§ INPUT DATA

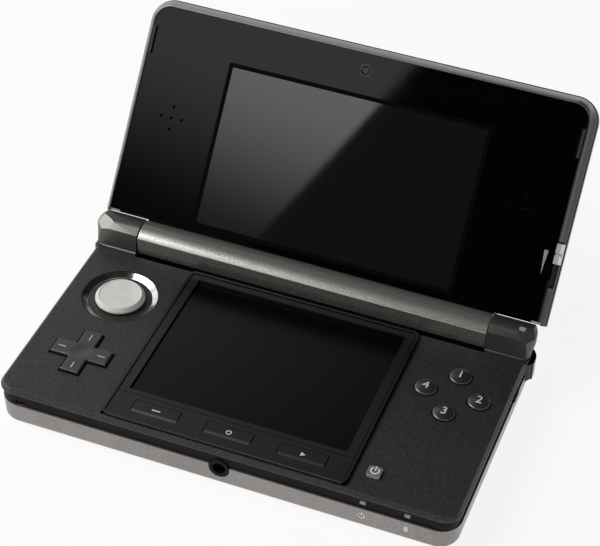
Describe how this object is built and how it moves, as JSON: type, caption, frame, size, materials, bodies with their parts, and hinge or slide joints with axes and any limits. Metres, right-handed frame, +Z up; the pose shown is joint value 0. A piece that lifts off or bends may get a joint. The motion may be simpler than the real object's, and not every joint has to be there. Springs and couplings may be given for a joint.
{
  "type": "clamshell handheld game console",
  "caption": "Clamshell handheld game console with a glossy hinged lid, a screen in each half, a sliding thumb pad, a cross pad, press buttons, shoulder buttons and a stylus.",
  "frame": {"origin": "centre of the base's underside, where the console rests on a table", "axes": "+Z up from the table, +X to the player's right along the hinge, -Y towards the player; the lid stands open as in the picture"},
  "size_m": [0.1344, 0.1168, 0.0685],
  "materials": {
    "silver_plastic": "satin metallic paint",
    "black_plastic": "fine matt",
    "charcoal_paint": "charcoal metallic paint, fine speckle",
    "hinge_paint": "satin metallic paint",
    "gloss_black": "polished",
    "rim_silver": "silver paint",
    "screen_glass": "glossy screen",
    "display_module": "display module",
    "board": "circuit board",
    "cell_wrap": "wrapped cell",
    "steel": "plain steel",
    "ring_chrome": "polished",
    "pad_rubber": "soft, fine matt",
    "carrier_plastic": "plain moulding",
    "mat_rubber": "silicone",
    "bumper_rubber": "soft black",
    "button_gloss": "semi-gloss",
    "power_grey": "silver-grey gloss",
    "light_window": "milky window",
    "infrared_plastic": "deep red",
    "camera_gloss": "dark lens",
    "speaker_metal": "speaker unit",
    "stylus_plastic": "smooth",
    "nib_plastic": "hard nib"
  },
  "bodies": {
    "base": {"bottom_cover": "silver_plastic", "lower_housing": "black_plastic", "stylus_holder": "black_plastic", "power_inlet": "black_plastic", "headphone_socket": "black_plastic", "microphone": "black_plastic", "left_front_plate": "charcoal_paint", "left_rear_plate": "charcoal_paint", "right_plate": "charcoal_paint", "screen_frame": "charcoal_paint", "screen_bezel": "charcoal_paint", "left_knuckle": "hinge_paint", "right_knuckle": "hinge_paint", "touch_panel": "screen_glass", "lower_display": "display_module", "main_board": "board", "battery": "cell_wrap", "hinge_units": "steel", "shoulder_pins": "steel", "cover_screws": "steel", "card_socket": "steel", "memory_card_socket": "steel", "slide_pad_ring": "ring_chrome", "slide_pad_floor": "carrier_plastic", "slide_pad_housing": "carrier_plastic", "button_mats": "mat_rubber", "status_lights": "light_window", "notice_light": "light_window", "infrared_window": "infrared_plastic"},
    "lid": {"hinge_barrel": "hinge_paint", "lid_cover": "gloss_black", "lid_rim": "rim_silver", "lid_panel": "gloss_black", "upper_screen": "screen_glass", "upper_display": "display_module", "inner_camera": "camera_gloss", "outer_cameras": "camera_gloss", "lid_speakers": "speaker_metal", "lid_bumpers": "bumper_rubber"},
    "stylus": {"stylus": "stylus_plastic", "stylus_nib": "nib_plastic"},
    "cross_pad": {"cross_pad": "button_gloss", "cross_pad_foot": "button_gloss"},
    "slide_pad_carriage": {"slide_pad_carriage": "carrier_plastic"},
    "slide_pad_cap": {"slide_pad_cap": "pad_rubber"},
    "cross_pad_pivot": {"cross_pad_pivot": "carrier_plastic"},
    "top_button": {"top_button": "button_gloss"},
    "left_button": {"left_button": "button_gloss"},
    "right_button": {"right_button": "button_gloss"},
    "bottom_button": {"bottom_button": "button_gloss"},
    "power_button": {"power_button": "power_grey"},
    "left_strip_button": {"left_strip_button": "button_gloss"},
    "middle_strip_button": {"middle_strip_button": "button_gloss"},
    "right_strip_button": {"right_strip_button": "button_gloss"},
    "left_shoulder_button": {"left_shoulder_button": "gloss_black"},
    "right_shoulder_button": {"right_shoulder_button": "gloss_black"},
    "volume_slider": {"volume_slider": "black_plastic"},
    "wireless_switch": {"wireless_switch": "black_plastic"},
    "memory_card_door": {"memory_card_door": "silver_plastic"},
    "depth_slider": {"depth_slider": "rim_silver"}
  },
  "joints": [
    {"name": "lid_hinge", "type": "hinge", "parent": "base", "child": "lid", "pos_m": [0, 0.033, 0.0139], "axis": [1, 0, 0], "range_deg": [-28, 127]},
    {"name": "depth_slide", "type": "slide", "parent": "lid", "child": "depth_slider", "axis": [0, -0.6018, -0.7986], "range_m": [0, 0.0064]},
    {"name": "slide_pad_across", "type": "slide", "parent": "base", "child": "slide_pad_carriage", "axis": [1, 0, 0], "range_m": [-0.0016, 0.0016], "stiffness_N_per_m": 250},
    {"name": "slide_pad_along", "type": "slide", "parent": "slide_pad_carriage", "child": "slide_pad_cap", "axis": [0, 1, 0], "range_m": [-0.0016, 0.0016], "stiffness_N_per_m": 250},
    {"name": "cross_pad_up_down", "type": "hinge", "parent": "base", "child": "cross_pad_pivot", "pos_m": [-0.0493, -0.0161, 0.0097], "axis": [1, 0, 0], "range_deg": [-2.5, 2.5], "stiffness_Nm_per_rad": 0.12},
    {"name": "cross_pad_left_right", "type": "hinge", "parent": "cross_pad_pivot", "child": "cross_pad", "pos_m": [-0.0493, -0.0161, 0.0097], "axis": [0, 1, 0], "range_deg": [-2.5, 2.5], "stiffness_Nm_per_rad": 0.12},
    {"name": "top_button_press", "type": "slide", "parent": "base", "child": "top_button", "axis": [0, 0, -1], "range_m": [0, 0.0008], "stiffness_N_per_m": 900, "springref_m": -0.0004},
    {"name": "left_button_press", "type": "slide", "parent": "base", "child": "left_button", "axis": [0, 0, -1], "range_m": [0, 0.0008], "stiffness_N_per_m": 900, "springref_m": -0.0004},
    {"name": "right_button_press", "type": "slide", "parent": "base", "child": "right_button", "axis": [0, 0, -1], "range_m": [0, 0.0008], "stiffness_N_per_m": 900, "springref_m": -0.0004},
    {"name": "bottom_button_press", "type": "slide", "parent": "base", "child": "bottom_button", "axis": [0, 0, -1], "range_m": [0, 0.0008], "stiffness_N_per_m": 900, "springref_m": -0.0004},
    {"name": "power_press", "type": "slide", "parent": "base", "child": "power_button", "axis": [0, 0, -1], "range_m": [0, 0.0005], "stiffness_N_per_m": 1200, "springref_m": -0.0003},
    {"name": "left_strip_press", "type": "slide", "parent": "base", "child": "left_strip_button", "axis": [0, 0, -1], "range_m": [0, 0.00035], "stiffness_N_per_m": 1500, "springref_m": -0.0002},
    {"name": "middle_strip_press", "type": "slide", "parent": "base", "child": "middle_strip_button", "axis": [0, 0, -1], "range_m": [0, 0.00035], "stiffness_N_per_m": 1500, "springref_m": -0.0002},
    {"name": "right_strip_press", "type": "slide", "parent": "base", "child": "right_strip_button", "axis": [0, 0, -1], "range_m": [0, 0.00035], "stiffness_N_per_m": 1500, "springref_m": -0.0002},
    {"name": "left_shoulder_press", "type": "hinge", "parent": "base", "child": "left_shoulder_button", "pos_m": [-0.05465, 0.0356, 0.0076], "axis": [0, 0, 1], "range_deg": [0, 3.5], "stiffness_Nm_per_rad": 0.25, "springref_deg": -1.15},
    {"name": "right_shoulder_press", "type": "hinge", "parent": "base", "child": "right_shoulder_button", "pos_m": [0.05465, 0.0356, 0.0076], "axis": [0, 0, -1], "range_deg": [0, 3.5], "stiffness_Nm_per_rad": 0.25, "springref_deg": -1.15},
    {"name": "volume_slide", "type": "slide", "parent": "base", "child": "volume_slider", "axis": [0, 1, 0], "range_m": [-0.004, 0.004]},
    {"name": "wireless_slide", "type": "slide", "parent": "base", "child": "wireless_switch", "axis": [0, 1, 0], "range_m": [0, 0.0015], "stiffness_N_per_m": 300, "springref_m": -0.0003},
    {"name": "memory_door_hinge", "type": "hinge", "parent": "base", "child": "memory_card_door", "pos_m": [-0.06475, -0.005, 0.0029], "axis": [0, -1, 0], "range_deg": [0, 85]},
    {"name": "stylus_slide", "type": "slide", "parent": "base", "child": "stylus", "axis": [0, 1, 0], "range_m": [0, 0.064]}
  ]
}
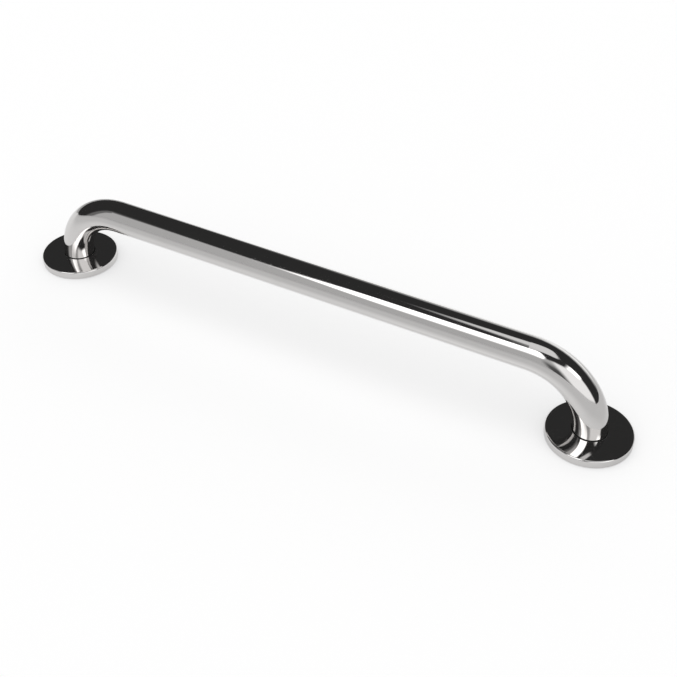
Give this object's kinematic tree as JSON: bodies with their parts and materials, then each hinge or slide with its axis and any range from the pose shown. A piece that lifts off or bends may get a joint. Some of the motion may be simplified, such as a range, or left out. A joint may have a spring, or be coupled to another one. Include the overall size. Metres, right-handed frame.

§ PROBLEM
Give nothing but the number of lines containing the string "joints".

§ RESULT
2